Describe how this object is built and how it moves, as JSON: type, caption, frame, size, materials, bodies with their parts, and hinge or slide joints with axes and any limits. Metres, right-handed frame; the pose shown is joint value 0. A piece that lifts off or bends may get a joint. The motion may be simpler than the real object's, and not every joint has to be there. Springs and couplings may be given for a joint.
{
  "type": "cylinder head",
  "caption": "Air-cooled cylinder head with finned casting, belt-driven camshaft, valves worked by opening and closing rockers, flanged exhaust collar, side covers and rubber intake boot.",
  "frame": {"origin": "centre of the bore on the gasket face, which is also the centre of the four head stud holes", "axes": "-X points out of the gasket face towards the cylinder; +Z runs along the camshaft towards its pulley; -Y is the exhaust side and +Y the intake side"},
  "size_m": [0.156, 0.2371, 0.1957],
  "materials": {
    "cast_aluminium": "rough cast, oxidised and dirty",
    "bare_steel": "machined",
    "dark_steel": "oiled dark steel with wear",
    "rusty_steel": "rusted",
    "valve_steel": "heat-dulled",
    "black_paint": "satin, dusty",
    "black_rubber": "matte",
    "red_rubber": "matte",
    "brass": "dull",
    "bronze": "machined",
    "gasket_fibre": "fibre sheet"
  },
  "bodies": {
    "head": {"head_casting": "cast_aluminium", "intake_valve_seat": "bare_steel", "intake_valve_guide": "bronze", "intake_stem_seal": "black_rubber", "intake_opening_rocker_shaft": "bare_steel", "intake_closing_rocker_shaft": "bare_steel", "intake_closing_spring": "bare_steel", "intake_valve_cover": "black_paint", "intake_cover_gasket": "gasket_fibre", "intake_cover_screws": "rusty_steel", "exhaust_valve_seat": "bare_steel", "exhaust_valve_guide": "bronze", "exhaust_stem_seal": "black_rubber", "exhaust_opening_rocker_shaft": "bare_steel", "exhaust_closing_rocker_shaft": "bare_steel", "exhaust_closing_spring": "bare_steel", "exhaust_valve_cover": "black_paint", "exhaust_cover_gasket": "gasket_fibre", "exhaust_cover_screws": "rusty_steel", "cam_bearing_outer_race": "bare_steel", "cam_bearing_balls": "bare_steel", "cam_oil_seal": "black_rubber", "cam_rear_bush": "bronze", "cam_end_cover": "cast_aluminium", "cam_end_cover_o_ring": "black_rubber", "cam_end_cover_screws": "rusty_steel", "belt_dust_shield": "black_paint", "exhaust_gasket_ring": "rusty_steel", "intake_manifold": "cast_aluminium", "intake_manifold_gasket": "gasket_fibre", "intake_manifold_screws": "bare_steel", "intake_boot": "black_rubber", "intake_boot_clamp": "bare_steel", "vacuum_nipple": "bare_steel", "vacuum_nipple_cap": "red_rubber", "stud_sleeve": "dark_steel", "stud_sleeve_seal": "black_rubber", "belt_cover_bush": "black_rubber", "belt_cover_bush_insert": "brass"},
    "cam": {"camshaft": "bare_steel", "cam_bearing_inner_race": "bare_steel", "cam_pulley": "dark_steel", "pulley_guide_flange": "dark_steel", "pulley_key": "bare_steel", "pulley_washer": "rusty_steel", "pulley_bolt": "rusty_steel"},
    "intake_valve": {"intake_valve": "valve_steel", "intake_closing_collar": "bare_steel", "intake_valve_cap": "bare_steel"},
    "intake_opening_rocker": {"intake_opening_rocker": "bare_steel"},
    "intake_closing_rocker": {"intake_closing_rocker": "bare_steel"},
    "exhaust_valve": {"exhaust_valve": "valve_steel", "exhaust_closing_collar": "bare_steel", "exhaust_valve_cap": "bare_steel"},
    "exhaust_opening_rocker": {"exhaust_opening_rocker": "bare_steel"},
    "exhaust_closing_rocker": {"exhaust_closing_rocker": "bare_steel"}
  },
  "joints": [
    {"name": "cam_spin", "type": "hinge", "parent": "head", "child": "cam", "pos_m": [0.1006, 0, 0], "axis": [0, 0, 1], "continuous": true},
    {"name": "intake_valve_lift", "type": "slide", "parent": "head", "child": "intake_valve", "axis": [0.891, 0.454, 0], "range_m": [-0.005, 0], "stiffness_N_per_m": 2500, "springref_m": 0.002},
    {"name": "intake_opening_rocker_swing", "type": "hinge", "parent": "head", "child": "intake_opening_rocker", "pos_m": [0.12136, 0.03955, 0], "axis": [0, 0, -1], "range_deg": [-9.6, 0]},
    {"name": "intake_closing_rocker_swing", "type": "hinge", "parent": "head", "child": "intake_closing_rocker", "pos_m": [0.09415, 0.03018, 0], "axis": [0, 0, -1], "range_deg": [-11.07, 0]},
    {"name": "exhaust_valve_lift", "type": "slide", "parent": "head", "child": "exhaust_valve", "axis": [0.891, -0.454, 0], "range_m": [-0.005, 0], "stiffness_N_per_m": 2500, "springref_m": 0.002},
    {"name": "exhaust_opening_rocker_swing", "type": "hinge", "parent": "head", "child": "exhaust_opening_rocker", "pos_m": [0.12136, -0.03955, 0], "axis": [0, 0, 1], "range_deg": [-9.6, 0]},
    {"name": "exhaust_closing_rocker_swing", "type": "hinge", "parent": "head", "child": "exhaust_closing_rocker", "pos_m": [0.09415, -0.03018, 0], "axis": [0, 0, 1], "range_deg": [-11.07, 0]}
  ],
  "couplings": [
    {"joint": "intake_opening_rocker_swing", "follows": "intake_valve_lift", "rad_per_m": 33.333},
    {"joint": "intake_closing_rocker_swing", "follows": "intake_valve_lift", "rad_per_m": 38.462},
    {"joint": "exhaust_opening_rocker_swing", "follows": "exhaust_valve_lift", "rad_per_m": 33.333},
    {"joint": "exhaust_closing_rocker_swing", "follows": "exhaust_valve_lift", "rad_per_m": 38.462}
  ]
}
▬▬▬
_EXERCISE DETAILS_. All of the data needs to be printed once more, exactly.

_ANSWER TO THIS EXERCISE_.
Describe how this object is built and how it moves, as JSON: type, caption, frame, size, materials, bodies with their parts, and hinge or slide joints with axes and any limits. Metres, right-handed frame; the pose shown is joint value 0. A piece that lifts off or bends may get a joint. The motion may be simpler than the real object's, and not every joint has to be there. Springs and couplings may be given for a joint.
{
  "type": "cylinder head",
  "caption": "Air-cooled cylinder head with finned casting, belt-driven camshaft, valves worked by opening and closing rockers, flanged exhaust collar, side covers and rubber intake boot.",
  "frame": {"origin": "centre of the bore on the gasket face, which is also the centre of the four head stud holes", "axes": "-X points out of the gasket face towards the cylinder; +Z runs along the camshaft towards its pulley; -Y is the exhaust side and +Y the intake side"},
  "size_m": [0.156, 0.2371, 0.1957],
  "materials": {
    "cast_aluminium": "rough cast, oxidised and dirty",
    "bare_steel": "machined",
    "dark_steel": "oiled dark steel with wear",
    "rusty_steel": "rusted",
    "valve_steel": "heat-dulled",
    "black_paint": "satin, dusty",
    "black_rubber": "matte",
    "red_rubber": "matte",
    "brass": "dull",
    "bronze": "machined",
    "gasket_fibre": "fibre sheet"
  },
  "bodies": {
    "head": {"head_casting": "cast_aluminium", "intake_valve_seat": "bare_steel", "intake_valve_guide": "bronze", "intake_stem_seal": "black_rubber", "intake_opening_rocker_shaft": "bare_steel", "intake_closing_rocker_shaft": "bare_steel", "intake_closing_spring": "bare_steel", "intake_valve_cover": "black_paint", "intake_cover_gasket": "gasket_fibre", "intake_cover_screws": "rusty_steel", "exhaust_valve_seat": "bare_steel", "exhaust_valve_guide": "bronze", "exhaust_stem_seal": "black_rubber", "exhaust_opening_rocker_shaft": "bare_steel", "exhaust_closing_rocker_shaft": "bare_steel", "exhaust_closing_spring": "bare_steel", "exhaust_valve_cover": "black_paint", "exhaust_cover_gasket": "gasket_fibre", "exhaust_cover_screws": "rusty_steel", "cam_bearing_outer_race": "bare_steel", "cam_bearing_balls": "bare_steel", "cam_oil_seal": "black_rubber", "cam_rear_bush": "bronze", "cam_end_cover": "cast_aluminium", "cam_end_cover_o_ring": "black_rubber", "cam_end_cover_screws": "rusty_steel", "belt_dust_shield": "black_paint", "exhaust_gasket_ring": "rusty_steel", "intake_manifold": "cast_aluminium", "intake_manifold_gasket": "gasket_fibre", "intake_manifold_screws": "bare_steel", "intake_boot": "black_rubber", "intake_boot_clamp": "bare_steel", "vacuum_nipple": "bare_steel", "vacuum_nipple_cap": "red_rubber", "stud_sleeve": "dark_steel", "stud_sleeve_seal": "black_rubber", "belt_cover_bush": "black_rubber", "belt_cover_bush_insert": "brass"},
    "cam": {"camshaft": "bare_steel", "cam_bearing_inner_race": "bare_steel", "cam_pulley": "dark_steel", "pulley_guide_flange": "dark_steel", "pulley_key": "bare_steel", "pulley_washer": "rusty_steel", "pulley_bolt": "rusty_steel"},
    "intake_valve": {"intake_valve": "valve_steel", "intake_closing_collar": "bare_steel", "intake_valve_cap": "bare_steel"},
    "intake_opening_rocker": {"intake_opening_rocker": "bare_steel"},
    "intake_closing_rocker": {"intake_closing_rocker": "bare_steel"},
    "exhaust_valve": {"exhaust_valve": "valve_steel", "exhaust_closing_collar": "bare_steel", "exhaust_valve_cap": "bare_steel"},
    "exhaust_opening_rocker": {"exhaust_opening_rocker": "bare_steel"},
    "exhaust_closing_rocker": {"exhaust_closing_rocker": "bare_steel"}
  },
  "joints": [
    {"name": "cam_spin", "type": "hinge", "parent": "head", "child": "cam", "pos_m": [0.1006, 0, 0], "axis": [0, 0, 1], "continuous": true},
    {"name": "intake_valve_lift", "type": "slide", "parent": "head", "child": "intake_valve", "axis": [0.891, 0.454, 0], "range_m": [-0.005, 0], "stiffness_N_per_m": 2500, "springref_m": 0.002},
    {"name": "intake_opening_rocker_swing", "type": "hinge", "parent": "head", "child": "intake_opening_rocker", "pos_m": [0.12136, 0.03955, 0], "axis": [0, 0, -1], "range_deg": [-9.6, 0]},
    {"name": "intake_closing_rocker_swing", "type": "hinge", "parent": "head", "child": "intake_closing_rocker", "pos_m": [0.09415, 0.03018, 0], "axis": [0, 0, -1], "range_deg": [-11.07, 0]},
    {"name": "exhaust_valve_lift", "type": "slide", "parent": "head", "child": "exhaust_valve", "axis": [0.891, -0.454, 0], "range_m": [-0.005, 0], "stiffness_N_per_m": 2500, "springref_m": 0.002},
    {"name": "exhaust_opening_rocker_swing", "type": "hinge", "parent": "head", "child": "exhaust_opening_rocker", "pos_m": [0.12136, -0.03955, 0], "axis": [0, 0, 1], "range_deg": [-9.6, 0]},
    {"name": "exhaust_closing_rocker_swing", "type": "hinge", "parent": "head", "child": "exhaust_closing_rocker", "pos_m": [0.09415, -0.03018, 0], "axis": [0, 0, 1], "range_deg": [-11.07, 0]}
  ],
  "couplings": [
    {"joint": "intake_opening_rocker_swing", "follows": "intake_valve_lift", "rad_per_m": 33.333},
    {"joint": "intake_closing_rocker_swing", "follows": "intake_valve_lift", "rad_per_m": 38.462},
    {"joint": "exhaust_opening_rocker_swing", "follows": "exhaust_valve_lift", "rad_per_m": 33.333},
    {"joint": "exhaust_closing_rocker_swing", "follows": "exhaust_valve_lift", "rad_per_m": 38.462}
  ]
}